Florence-2 and WD-Tagger emerge as go-to free batch captioners for character LoRA training
Practitioners training character LoRAs on 30+ images now lean on Florence-2 and WD-Tagger for batch captioning, avoiding manual tagging per image.
Florence-2 and WD-Tagger have become the dominant free auto-captioning tools for LoRA training workflows among Stable Diffusion practitioners. Both run locally and handle batch processing of 30+ images without API costs, a threshold where manual captioning becomes impractical for character fine-tunes.
Florence-2, a multimodal model from Microsoft, generates natural-language descriptions of image content. Practitioners wire it into ComfyUI or standalone Python scripts to caption training sets in one pass. WD-Tagger, derived from the Waifu Diffusion project, outputs booru-style tags — comma-separated descriptors like "1girl, blue_eyes, standing, outdoor" — which align with how many anime and character models were originally trained. The choice between them depends on whether the target base model expects prose captions or tag lists.
Both tools integrate with Kohya_ss, the most widely used LoRA training script. Users drop images into a folder, run the captioner, review the generated text files, then start training. The workflow applies to any LoRA training regardless of base model. A handful of practitioners also mentioned BLIP and BLIP-2 as alternatives, though Florence-2's newer architecture and WD-Tagger's tag-specific tuning have pulled most adoption.

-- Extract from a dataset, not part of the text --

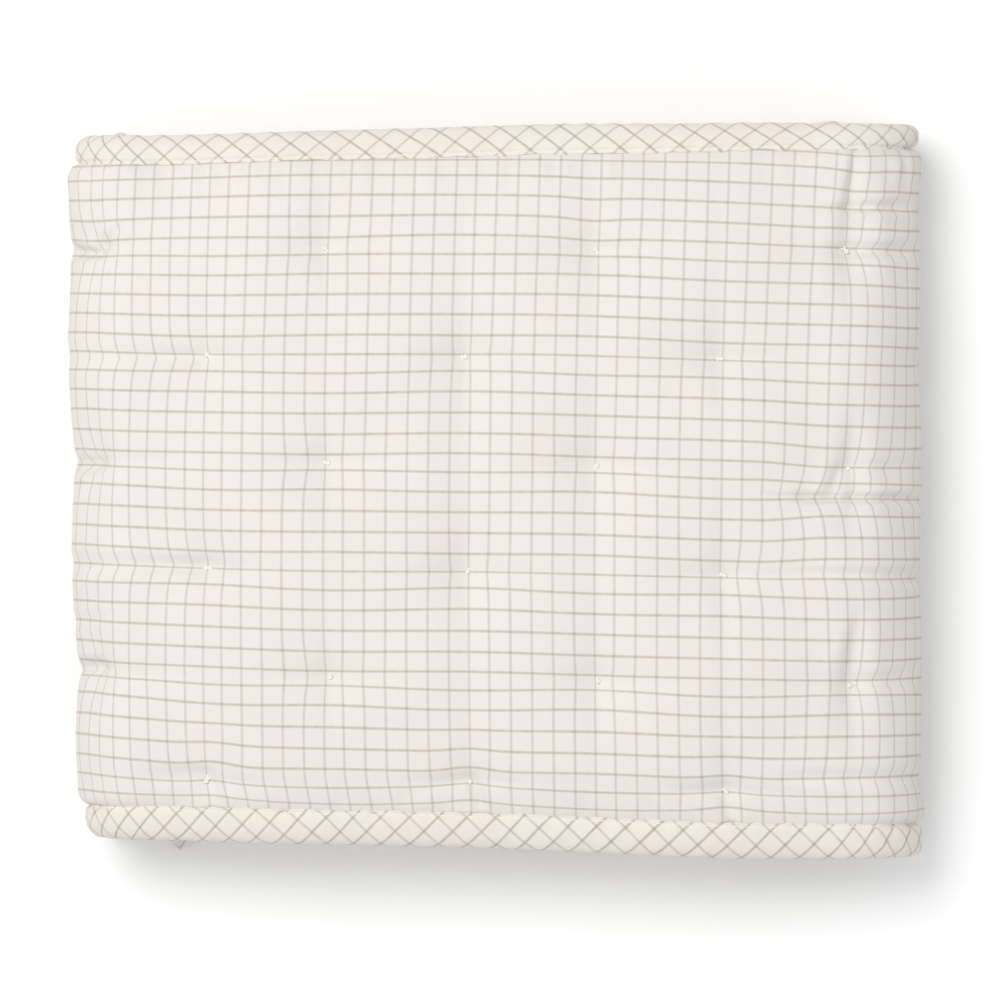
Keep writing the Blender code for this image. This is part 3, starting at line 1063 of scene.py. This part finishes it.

The next bottleneck is caption quality control — even the best auto-captioners miss context or hallucinate details. Practitioners still spend time editing the generated text files, especially for nuanced character features like clothing or expression. A captioning model trained specifically on character consistency across image sets would close that gap, but no open-weight release has tackled it yet.